Hace ya la friolera de quince años, falleció mi padre. Fue de repente, casi sin avisar. Un día se despertó enfermo y en menos de dos semanas se había marchado. Aquel día los raquíticos pilares de mi fe se hundieron al fin. Por aquel entonces, yo tenía 21 años, pero el colapso de mi credo empezó mucho antes.
Podría dar muchos motivos por los que las primeras grietas empezaron a formarse en mis, ya de por sí, frágiles creencias: cuando descubrí las incontables incongruencias en la vida de Jesús, aquella vez en la que en el cursillo previo a la confirmación (sí, estoy confirmado) me dijeron que la homosexualidad podía ser algo pasajero, que podía estar confundido, o cuando al cura de mi parroquia se le ocurrió poner en duda la evolución en pleno sermón dominical.
Sin embargo, todas ellas podrían clasificarse, más bien, como dudas razonables en una fe cristiana que, seamos sinceros, es difícilmente defendible por cualquiera que se haya informado un mínimo. Pero existe un muro mucho más difícil de derribar, incluso en gente no apegada a una religión en concreto: la creencia en el más allá, en la vida después de la muerte, en el "algo tiene que existir, ¿no?".
En mi caso, la bola de demolición de esa pared maestra espiritual, fue la muerte de mi padre. Ese hecho traumático, que desgarró mi vida y me cambió para siempre, me permitió sentarme y hacerme las preguntas adecuadas. Aquellas que, tarde o temprano, habría acabado haciéndome igualmente.
La primera y más evidente es la más tópica de todas: si Dios es todopoderoso, ¿por qué permite el sufrimiento? ¿por qué ha dejado que mi padre muera? No negaré que esta peca de cierto egocentrismo, pero suele ser la puerta de entrada a preguntas mucho más interesantes.

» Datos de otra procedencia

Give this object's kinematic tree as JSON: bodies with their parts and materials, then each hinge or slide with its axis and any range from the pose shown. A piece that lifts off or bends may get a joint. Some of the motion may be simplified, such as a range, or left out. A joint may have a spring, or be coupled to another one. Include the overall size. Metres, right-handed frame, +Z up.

Recapitulemos: el más allá nos promete una vida después de esta que será, sin ninguna duda, mejor, pues, entre otras cosas, nos encontraremos con esos seres queridos que nos han dejado. Pero si analizamos esta sencilla cuestión con un poco de detenimiento, tiene varios fallos de planteamiento básicos. Porque, ¿y si no quiero pasar una eternidad con cierta persona, pero esa persona sí quiere pasarla conmigo?
Además, se supone que a ese más allá llega nuestra alma incorpórea, algo intangible, que no se puede ver ni tocar. Es decir, que una vez allí no seremos capaces de crear ni de construir nada. Una eternidad de absoluta desidia, sin objetivo ni finalidad. Algo que volvería loco a cualquiera.
Por no hablar de que, en el momento del fatídico final, nuestra alma conserva todos nuestros recuerdos y experiencias, las buenas y las malas. Pero ¿y si en el momento de nuestra muerte sufrimos un trastorno mental que nos ha borrado la memoria? O incluso, ¿Qué ocurre si hemos nacido con ese trastorno mental que nos ha incapacitado en gran medida? ¿Vamos a vivir una eternidad anclados a él?
¿No será que en realidad el alma no existe y no somos más que un reflejo de la configuración física de nuestro cerebro y de los procesos que tienen lugar en él?
Por no hablar de lo sumamente peligroso que es extender la propia idea de un lugar mejor nos aguarda tras la muerte. ¿Cuántas vidas desesperadas se habrá llevado por delante una certeza que, según avanza la ciencia, es cada vez más cuestionable?
Creo que ha llegado el momento de sentarnos, ser honestos con nosotros mismos y decir de una vez que, la fe por si sola, ya no es suficiente como argumento de nada.